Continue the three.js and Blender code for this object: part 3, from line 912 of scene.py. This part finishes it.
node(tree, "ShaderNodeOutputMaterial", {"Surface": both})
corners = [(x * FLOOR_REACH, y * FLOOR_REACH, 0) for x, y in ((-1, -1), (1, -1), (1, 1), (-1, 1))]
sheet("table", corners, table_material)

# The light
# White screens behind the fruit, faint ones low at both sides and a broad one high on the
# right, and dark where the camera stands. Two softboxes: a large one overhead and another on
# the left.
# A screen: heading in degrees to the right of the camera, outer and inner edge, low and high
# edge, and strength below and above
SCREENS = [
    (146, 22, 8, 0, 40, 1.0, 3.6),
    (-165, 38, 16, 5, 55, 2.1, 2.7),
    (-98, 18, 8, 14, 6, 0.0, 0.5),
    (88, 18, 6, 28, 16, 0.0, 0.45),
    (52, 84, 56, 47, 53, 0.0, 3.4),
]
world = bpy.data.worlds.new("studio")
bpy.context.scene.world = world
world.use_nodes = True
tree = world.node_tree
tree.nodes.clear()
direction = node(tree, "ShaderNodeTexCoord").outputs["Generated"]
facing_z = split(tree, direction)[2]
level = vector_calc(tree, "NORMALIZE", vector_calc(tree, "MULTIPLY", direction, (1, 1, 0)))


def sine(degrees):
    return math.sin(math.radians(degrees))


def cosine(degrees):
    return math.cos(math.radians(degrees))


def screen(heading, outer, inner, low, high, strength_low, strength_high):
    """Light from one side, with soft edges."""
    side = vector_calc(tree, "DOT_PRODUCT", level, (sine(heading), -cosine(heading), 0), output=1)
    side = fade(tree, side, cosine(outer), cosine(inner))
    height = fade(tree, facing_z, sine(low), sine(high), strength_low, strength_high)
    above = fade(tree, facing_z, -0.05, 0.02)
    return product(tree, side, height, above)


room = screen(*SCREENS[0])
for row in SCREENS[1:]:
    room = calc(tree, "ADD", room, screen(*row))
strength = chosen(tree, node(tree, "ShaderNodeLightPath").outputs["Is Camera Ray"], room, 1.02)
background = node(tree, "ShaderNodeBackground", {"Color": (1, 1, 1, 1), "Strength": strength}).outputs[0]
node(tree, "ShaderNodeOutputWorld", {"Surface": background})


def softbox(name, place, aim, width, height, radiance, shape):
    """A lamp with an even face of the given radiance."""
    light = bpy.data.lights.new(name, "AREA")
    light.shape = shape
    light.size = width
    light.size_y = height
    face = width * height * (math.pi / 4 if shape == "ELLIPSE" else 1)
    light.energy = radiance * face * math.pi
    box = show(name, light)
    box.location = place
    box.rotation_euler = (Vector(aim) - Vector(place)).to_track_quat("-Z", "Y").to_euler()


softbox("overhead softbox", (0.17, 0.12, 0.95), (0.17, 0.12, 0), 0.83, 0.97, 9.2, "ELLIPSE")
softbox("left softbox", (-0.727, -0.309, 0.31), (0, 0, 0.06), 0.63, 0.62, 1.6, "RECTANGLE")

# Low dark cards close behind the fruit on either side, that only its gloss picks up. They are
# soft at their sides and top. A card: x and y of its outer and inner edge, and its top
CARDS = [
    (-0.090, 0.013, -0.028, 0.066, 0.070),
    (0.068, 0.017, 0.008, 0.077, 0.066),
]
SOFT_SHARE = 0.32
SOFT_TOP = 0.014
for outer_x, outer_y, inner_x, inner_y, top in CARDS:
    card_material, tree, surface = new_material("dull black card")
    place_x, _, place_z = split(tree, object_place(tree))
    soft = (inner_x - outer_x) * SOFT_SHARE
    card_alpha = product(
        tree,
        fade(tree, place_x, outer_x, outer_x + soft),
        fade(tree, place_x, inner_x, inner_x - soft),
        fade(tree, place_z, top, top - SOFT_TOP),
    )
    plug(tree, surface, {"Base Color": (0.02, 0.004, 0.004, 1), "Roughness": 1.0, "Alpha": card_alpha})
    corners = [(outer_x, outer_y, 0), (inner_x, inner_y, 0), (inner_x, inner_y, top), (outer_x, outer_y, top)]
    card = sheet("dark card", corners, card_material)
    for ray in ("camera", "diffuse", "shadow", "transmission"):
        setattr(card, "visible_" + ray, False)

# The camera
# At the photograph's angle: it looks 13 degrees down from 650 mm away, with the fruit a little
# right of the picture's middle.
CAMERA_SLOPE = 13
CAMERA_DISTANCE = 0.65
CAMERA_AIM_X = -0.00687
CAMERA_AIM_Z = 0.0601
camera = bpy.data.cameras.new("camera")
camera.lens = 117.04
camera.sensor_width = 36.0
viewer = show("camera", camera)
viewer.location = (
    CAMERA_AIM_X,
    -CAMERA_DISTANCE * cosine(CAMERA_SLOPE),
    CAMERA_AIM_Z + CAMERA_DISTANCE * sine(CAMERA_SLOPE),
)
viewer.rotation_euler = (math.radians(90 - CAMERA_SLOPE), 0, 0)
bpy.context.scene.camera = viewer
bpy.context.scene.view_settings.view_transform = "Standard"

--------

- _WRITTEN PROBLEM_: All lines above with "from" in them should be returned.

- _RESULT_:
Continue the three.js and Blender code for this object: part 3, from line 912 of scene.py. This part finishes it.
    """Light from one side, with soft edges."""
# At the photograph's angle: it looks 13 degrees down from 650 mm away, with the fruit a little